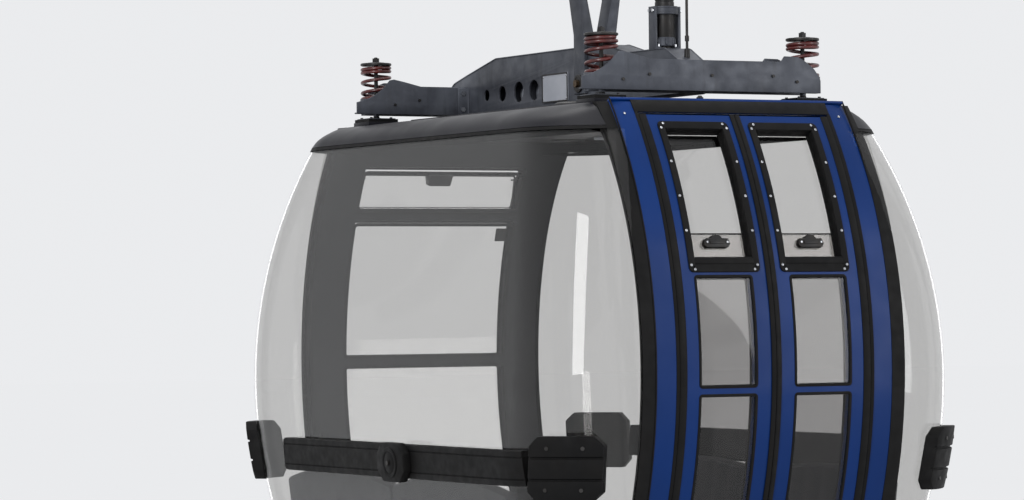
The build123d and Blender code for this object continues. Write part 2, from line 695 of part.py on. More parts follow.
# Springs, the stems through them and the pads on the roof
spring_z = (at_rise(SPRING_SEAT_RISE), at_rise(SPRING_CAP_RISE) - SPRING_CAP)
spring_height = spring_z[1] - spring_z[0]
coil_x = SPRING_OD / 2 - SPRING_WIRE / 2
sleeve = Pos(coil_x - SPRING_WIRE / 4, spring_height / 2) * Rectangle(SPRING_WIRE / 2, spring_height)
for coil in range(SPRING_COILS):
    sleeve += Pos(coil_x, (coil + 0.5) * spring_height / SPRING_COILS) * Circle(SPRING_WIRE / 2)
sleeve = revolve(Plane.XZ * sleeve, Axis.Z)
springs = []
stems = []
pads = []
cap_z = (spring_z[1], at_rise(SPRING_CAP_RISE))
for x in (-SPRING_X, SPRING_X):
    for y in (-SPRING_Y, SPRING_Y):
        springs.append(Pos(x, y, spring_z[0]) * sleeve)
        stem = post(x, y, (at_rise(PAD_THICK), cap_z[1] + STEM_NUT_HEIGHT), STEM)
        stem += post(x, y, cap_z, SPRING_OD)
        stem += extrude(Pos(x, y, cap_z[1]) * RegularPolygon(STEM_NUT / 2, 6), STEM_NUT_HEIGHT)
        stems.append(stem)
        pads.append(Pos(x, y, at_rise(PAD_THICK / 2)) * Box(PAD, PAD, PAD_THICK))
save("springs", *springs)
save("spring_stems", *stems)
save("roof_pads", *pads)

# Hanger foot: a fork that straddles the spine on a cross pin, with a tapered slot above
foot_rise = FOOT_PIN_RISE - FOOT_DEPTH / 2
neck_rise = FOOT_TOP_Z - ROOF_TOP_Z
fork_half = [
    # x, rise
    (FOOT_WIDTH / 2, foot_rise),
    (FOOT_WIDTH / 2, SLOT_LOW_RISE),
    (FOOT_TOP_WIDTH / 2, SLOT_MID_RISE),
    (FOOT_TOP_WIDTH / 2, SLOT_TOP_RISE),
    (HANGER_THICK / 2, neck_rise),
]
slot_half = [
    # x, rise
    (SLOT_LOW_WIDTH / 2, SLOT_LOW_RISE),
    (SLOT_WIDTH / 2, SLOT_MID_RISE),
    (SLOT_WIDTH / 2, SLOT_TOP_RISE - SLOT_TAPER),
    (SLOT_LOW_WIDTH / 2, SLOT_TOP_RISE),
]


def both_halves(points):
    """A closed outline in the XZ plane from the points of its +X half."""
    mirrored = [(-x, rise) for x, rise in reversed(points)]
    return Plane.XZ * make_face(Polyline([(x, at_rise(rise)) for x, rise in points + mirrored], close=True))


fork = Pos(0, FOOT_Y, 0) * extrude(both_halves(fork_half), FOOT_DEPTH / 2, both=True)
fork -= Pos(0, FOOT_Y, 0) * extrude(both_halves(slot_half), FOOT_DEPTH, both=True)
saddle = SPINE_WIDTH / 2 + FOOT_PLAY
fork -= block((-saddle, saddle), ALL_ROUND, (FLOOR_Z, at_rise(SPINE_TOP_RISE + FOOT_PLAY)))
fork -= bar_x((-FOOT_WIDTH, FOOT_WIDTH), FOOT_Y, at_rise(FOOT_PIN_RISE), FOOT_PIN)
save("hanger_foot", fork)
foot_pin = bar_x((-FOOT_WIDTH / 2, FOOT_WIDTH / 2), FOOT_Y, at_rise(FOOT_PIN_RISE), FOOT_PIN)
for side in (-1, 1):
    head_x = (side * FOOT_WIDTH / 2, side * (FOOT_WIDTH / 2 + FOOT_PIN_HEAD_THICK))
    foot_pin += bar_x(head_x, FOOT_Y, at_rise(FOOT_PIN_RISE), FOOT_PIN_HEAD)
save("hanger_foot_pin", foot_pin)

# Hanger arm: a box tube from the grip's pin, bent back over the cabin's middle
path = FilletPolyline(
    (HANGER_Y, PIN_Z),
    (HANGER_Y, KINK_Z),
    (FOOT_Y, FOOT_KINK_Z),
    (FOOT_Y, FOOT_TOP_Z),
    radius=HANGER_BEND,
)
hanger = extrude(Plane.YZ * trace(path, HANGER_WIDTH), HANGER_THICK / 2, both=True)
eye_y = (HANGER_Y - HANGER_WIDTH / 2, HANGER_Y + HANGER_WIDTH / 2)
hanger += bar_y(0.0, eye_y, PIN_Z, EYE_DIAMETER)
hanger -= bar_y(0.0, (eye_y[0] - 1.0, eye_y[1] + 1.0), PIN_Z, PIN_DIAMETER + 2 * PIN_PLAY)
save("hanger_arm", hanger)

# Sway damper between the spine and an arm of the hanger, in its bracket
shelf_top = at_rise(SPINE_SHELF_RISE)
damper_z = (at_rise(DAMPER_LOW_RISE), at_rise(DAMPER_LOW_RISE + DAMPER_HEIGHT))
damper_arm_z = (at_rise(DAMPER_ARM_RISE), at_rise(DAMPER_ARM_RISE) + DAMPER_ARM)
damper = post(0.0, DAMPER_Y, damper_z, DAMPER_OD)
damper += post(0.0, DAMPER_Y, (shelf_top, damper_z[0]), DAMPER_FOOT)
damper += post(0.0, DAMPER_Y, (damper_z[1], damper_arm_z[0]), DAMPER_ROD)
save("sway_damper", damper)
bracket_x = BRACKET_WIDTH / 2
bracket_z = (shelf_top, shelf_top + BRACKET_HEIGHT)
bracket_y = (DAMPER_Y - BRACKET_DEPTH / 2, DAMPER_Y + BRACKET_DEPTH / 2)
bracket = post(0.0, DAMPER_Y, (bracket_z[1] - COLLAR_HEIGHT, bracket_z[1]), COLLAR_OD)
for side in (-1, 1):
    bracket += block((side * (bracket_x - BRACKET_PLATE), side * bracket_x), bracket_y, bracket_z)
    flange_x = (side * (bracket_x - BRACKET_PLATE), side * SPINE_WIDTH / 4)
    bracket += block(flange_x, bracket_y, (shelf_top, shelf_top + BRACKET_PLATE))
bracket -= post(0.0, DAMPER_Y, bracket_z, DAMPER_OD + 2 * PIN_PLAY)
save("damper_bracket", bracket)
arm_y = (FOOT_Y - HANGER_WIDTH / 2, CABLE_Y - CABLE_EYE)
save("damper_arm", block((-DAMPER_ARM / 2, DAMPER_ARM / 2), arm_y, damper_arm_z))

# Door cable: a taut pull cable from the damper arm down to the spine
cable_share = (CABLE_Y + spine_end) / (SPINE_SHELF_Y + spine_end)
cable_foot = at_rise(beam_top + cable_share * (SPINE_SHELF_RISE - beam_top))
cable = post(0.0, CABLE_Y, (cable_foot, damper_arm_z[0]), CABLE_OD)
cable += post(0.0, CABLE_Y, (cable_foot - CABLE_OD, cable_foot + CABLE_EYE), 2 * CABLE_OD)
save("door_cable", cable - spine_hull)

# Grip body: a block beside the rope that carries the rollers and the hanger's pin
grip_x = (-GRIP_LENGTH / 2, GRIP_LENGTH / 2)
grip_y = (GRIP_Y, GRIP_Y + GRIP_DEPTH)
grip = rounded(block(grip_x, grip_y, (GRIP_LOW, GRIP_HIGH)), Axis.Y, GRIP_EDGE)
plate_y = (ROLLER_GAP + GRIP_Y + ROLLER_WIDTH, ROLLER_GAP + GRIP_Y + ROLLER_WIDTH + ROLLER_PLATE)
for side in (-1, 1):
    ear = block(
        (side * (ROLLER_X - AXLE_CAP), side * (ROLLER_X + AXLE_CAP)),
        plate_y,
        (GRIP_HIGH, ROLLER_Z + AXLE_CAP),
    )
    grip += chamfer(ear.edges().filter_by(Axis.Y).sort_by(Axis.Z)[-2:], AXLE_CAP / 2)
tongue_z = (JAW_SPLIT / 2, ROPE_DIAMETER / 2 + JAW_WALL)
slot_x = TONGUE_HALF + GRIP_SLOT_PLAY
grip -= block((-slot_x, slot_x), ALL_ROUND, (tongue_z[0] - GRIP_SLOT_PLAY, tongue_z[1] + GRIP_SLOT_PLAY))
save("grip_body", grip)

# Jaws: two half rings round the rope, each with its own arm into the body
jaw_x = (-JAW_LENGTH / 2, JAW_LENGTH / 2)
ring = bar_x(jaw_x, 0.0, 0.0, ROPE_DIAMETER + 2 * JAW_WALL)
bore = bar_x((-JAW_LENGTH, JAW_LENGTH), 0.0, 0.0, ROPE_DIAMETER)
fixed_jaw = ring & block(ALL_ROUND, ALL_ROUND, (-JAW_SPLIT / 2, -BIG))
fixed_jaw += block(jaw_x, (0.0, GRIP_Y), (-JAW_SPLIT / 2, -ROPE_DIAMETER / 2 - JAW_WALL))
moving_jaw = ring & block(ALL_ROUND, ALL_ROUND, (JAW_SPLIT / 2, BIG))
moving_jaw += block(jaw_x, (0.0, GRIP_Y - GRIP_SLOT_PLAY), tongue_z)
moving_jaw += block((-TONGUE_HALF, TONGUE_HALF), (0.0, TONGUE_REACH), tongue_z)
save("jaw_fixed", fixed_jaw - bore)
save("jaw_moving", moving_jaw - bore)

# Running rollers: a hub with a tyre, each on its own axle
axles = []
for side, name in ((-1, "left"), (1, "right")):
    x = side * ROLLER_X
    roller_y = (GRIP_Y, GRIP_Y + ROLLER_WIDTH)
    wheel = bar_y(x, roller_y, ROLLER_Z, ROLLER_OD)
    wheel = fillet(wheel.edges(), ROLLER_TYRE / 3)
    wheel -= bar_y(x, (roller_y[0] - 1.0, roller_y[1] + 1.0), ROLLER_Z, ROLLER_AXLE + 2 * PIN_FIT)
    save("running_roller_" + name, wheel)
    axle = bar_y(x, (roller_y[0] - ROLLER_GAP, plate_y[0]), ROLLER_Z, ROLLER_AXLE)
    cap_y = (roller_y[0] - ROLLER_GAP - AXLE_CAP_THICK, roller_y[0] - ROLLER_GAP)
    axles.append(axle + bar_y(x, cap_y, ROLLER_Z, AXLE_CAP))
save("roller_axles", *axles)

# Hanger pin with its washer and head
pin_y = (grip_y[1], eye_y[1] + PIN_HEAD_THICK)
hanger_pin = bar_y(0.0, pin_y, PIN_Z, PIN_DIAMETER)
hanger_pin += bar_y(0.0, (grip_y[1], eye_y[0] - PIN_FIT), PIN_Z, PIN_HEAD)
hanger_pin += bar_y(0.0, (eye_y[1] + PIN_FIT, pin_y[1]), PIN_Z, PIN_HEAD)
save("hanger_pin", hanger_pin)

# Closing lever with its wheel, and the two spring pots
lever_y = (TONGUE_REACH, TONGUE_REACH + LEVER_LENGTH)
lever_z = (LEVER_Z - LEVER_THICK / 2, LEVER_Z + LEVER_THICK / 2)
lever = block((-LEVER_WIDTH / 2, LEVER_WIDTH / 2), lever_y, lever_z)
lever += bar_x((-LEVER_WIDTH / 2, LEVER_WIDTH / 2), lever_y[1], LEVER_Z, LEVER_WHEEL)
save("closing_lever", lever)
pots = []
for side in (-1, 1):
    pot_y = grip_y[1] + SPRING_POT / 2
    pot = post(side * SPRING_POT_X, pot_y, (SPRING_POT_LOW, SPRING_POT_LOW + SPRING_POT_LENGTH), SPRING_POT)
    pots.append(fillet(pot.edges(), SPRING_POT / 12))
save("spring_pots", *pots)
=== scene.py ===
"""The looks of a ten-seat cable car cabin with its hanger and grip, in metres.

The origin is the rope's axis in the grip. +X runs along the rope, -Y is the door side, +Z is up.
"""

from __future__ import annotations

import json
import logging
import math
from collections.abc import Callable
from dataclasses import dataclass
from enum import Enum

import bmesh
import bpy
from mathutils import Matrix, Vector


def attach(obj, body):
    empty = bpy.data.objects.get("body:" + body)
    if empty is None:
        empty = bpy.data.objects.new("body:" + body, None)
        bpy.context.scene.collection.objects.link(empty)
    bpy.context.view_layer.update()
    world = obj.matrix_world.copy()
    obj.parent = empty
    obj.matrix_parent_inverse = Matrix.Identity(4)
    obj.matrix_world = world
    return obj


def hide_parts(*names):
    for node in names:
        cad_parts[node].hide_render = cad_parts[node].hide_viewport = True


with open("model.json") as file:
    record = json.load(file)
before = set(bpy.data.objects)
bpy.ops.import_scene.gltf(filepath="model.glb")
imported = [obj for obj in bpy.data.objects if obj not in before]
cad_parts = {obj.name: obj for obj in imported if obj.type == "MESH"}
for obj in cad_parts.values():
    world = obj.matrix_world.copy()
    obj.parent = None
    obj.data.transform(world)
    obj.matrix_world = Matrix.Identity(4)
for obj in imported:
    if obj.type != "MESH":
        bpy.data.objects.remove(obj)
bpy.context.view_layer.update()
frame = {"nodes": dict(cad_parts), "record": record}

log = logging.getLogger("cabin")
Rgb = tuple[float, float, float]
Pair = tuple[float, float]
Four = tuple[float, float, float, float]
Spot = tuple[Vector, Vector]
Place = Callable[[float, float, float], Vector]

CABIN = "cabin"
GRIP = "grip"
ROOF_Z = -1.965
SIDES = ((-1, "left"), (1, "right"))
SIGNS = (-1, 1)
UP = Vector((0.0, 0.0, 1.0))
TO_BACK = Vector((0.0, 1.0, 0.0))
TO_RIGHT = Vector((1.0, 0.0, 0.0))
SHARP_ANGLE = math.radians(35)
MERGE_DISTANCE = 1e-6
QUARTER_TURN = math.pi / 2
FULL_TURN = 2 * math.pi
PALE_LIGHT = (0.94, 0.95, 0.97, 1.0)
SLOTS = {part["node"]: part["material_slot"] for part in frame["record"]["subparts"]}


def add_node(tree: bpy.types.NodeTree, kind: str, inputs: dict | None = None, **settings: object) -> bpy.types.Node:
    """Add a node to a tree.

    Args:
        tree: The node tree.
        kind: Blender's name of the node's type.
        inputs: Values or sockets for its inputs, by name or number.
        settings: Values for the node's own properties.

    Returns:
        The new node.
    """
    made = tree.nodes.new(kind)
    for key, value in settings.items():
        setattr(made, key, value)
    for key, value in (inputs or {}).items():
        if isinstance(value, bpy.types.NodeSocket):
            tree.links.new(value, made.inputs[key])
        else:
            made.inputs[key].default_value = value
    return made


def seen_ray(tree: bpy.types.NodeTree) -> bpy.types.NodeSocket:
    """Whether a ray shows the surroundings: straight, through glass or in a reflection."""
    rays = add_node(tree, "ShaderNodeLightPath").outputs
    through = {0: rays["Is Camera Ray"], 1: rays["Is Transmission Ray"]}
    direct = add_node(tree, "ShaderNodeMath", through, operation="MAXIMUM").outputs[0]
    return add_node(tree, "ShaderNodeMath", {0: direct, 1: rays["Is Glossy Ray"]}, operation="MAXIMUM").outputs[0]


def smooth_step(share: float) -> float:
    """A share kept between 0 and 1, eased in and out."""
    share = min(1.0, max(0.0, share))
    return share * share * (3 - 2 * share)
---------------
Stated problem: Collect each line above holding the string "names".

Task answer:
def hide_parts(*names):
    for node in names:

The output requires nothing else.